Kolejne zmiany w działalności nierejestrowanej
Ministerstwo Rozwoju i Technologii zapowiedziało spore zmiany dla przedsiębiorców – mowa o deregulacji w obszarze prawa administracyjnego i gospodarczego. Oprócz uregulowania kwestii kontroli firm czy uproszczeń administracyjnych, ministerstwo chce wprowadzić również kolejne zmiany w działalności nierejestrowanej.
Obecnie osoba prowadząca działalność nierejestrowaną jest co do zasady zwolniona z oskładkowania składkami ZUS; w praktyce jednak, jeśli zawiera umowy o świadczenie usług, to są one traktowane jak umowy zlecenia. A to z kolei oznacza, że klient (a właściwie w tym wypadku – zleceniodawca) musi zgłosić zleceniobiorcę (czyli osobę wykonującą działalność nierejestrowaną) z tytułu składek na ubezpieczenie społeczne – i odprowadzić składkę za takiego „zleceniobiorcę”. Tym samym mamy w tym momencie do czynienia z pewną fikcją; osoby prowadzące działalność nierejestrowaną i zarabiające stosunkowo niewielkie kwoty wybierają tego rodzaju działalność m.in. ze względu na brak składek ZUS. Tymczasem wystarczy zawarcie umowy świadczenia usług, by i tak podlegały takiemu oskładkowaniu (mimo że w tym wypadku składki odprowadza zleceniodawca).

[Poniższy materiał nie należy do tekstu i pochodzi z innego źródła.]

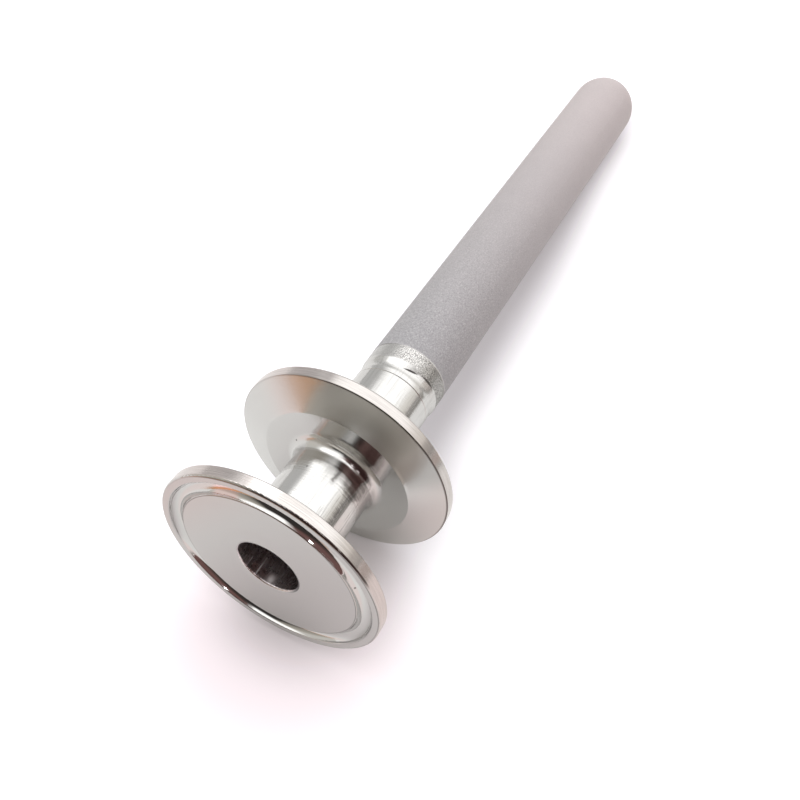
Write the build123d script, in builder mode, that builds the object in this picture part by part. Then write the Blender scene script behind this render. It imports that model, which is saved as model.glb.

Ministerstwo Rozwoju i Technologii chce to zmienić – i, jak samo podaje, „wyeliminować tę nieścisłość”. Przepisy mają szansę wejść w życie już od przyszłego roku.
Od 2024 r. obowiązują wyższe limity. Ale podatnicy czekają na inną, zapowiadaną wcześniej zmianę
Zmiana zapowiadana przez MRiT, dotycząca składek ZUS, z pewnością ucieszy osoby wykonujące działalność nierejestrowaną. Dodatkowo od 2024 r. obowiązują wyższe limity przychodów (ze względu na podwyżkę płacy minimalnej; miesięczny limit przychodów w działalności nierejestrowanej wynosi 75 proc. płacy minimalnej). Do 30 czerwca limit ten wynosi 3181,50 zł, natomiast od 1 lipca do końca roku będzie wynosił 3225 zł.
O ile wyższe limity to również dobra wiadomość, o tyle można założyć, że wiele osób prowadzących działalność nierejestrowaną czeka na inną zmianę. Mowa o zapowiadanym przez poprzednią ekipę rządzącą limicie rocznym. Takie rozwiązanie byłoby korzystne m.in. dla osób prowadzących działalność jedynie przez krótki okres w roku (czyli np. dwa czy trzy miesiące). Wystarczy, że w jednym miesiącu przychód przekracza ustawowy limit, by dana osoba była zobowiązana do założenia działalności, nawet jeśli będzie świadczyć usługi lub sprzedawać towary jeszcze tylko przez miesiąc czy dwa. Na razie jednak obecna ekipa rządząca nie zapowiada wprowadzenia zmian, o których dyskutowano już w trakcie poprzedniej kadencji parlamentu.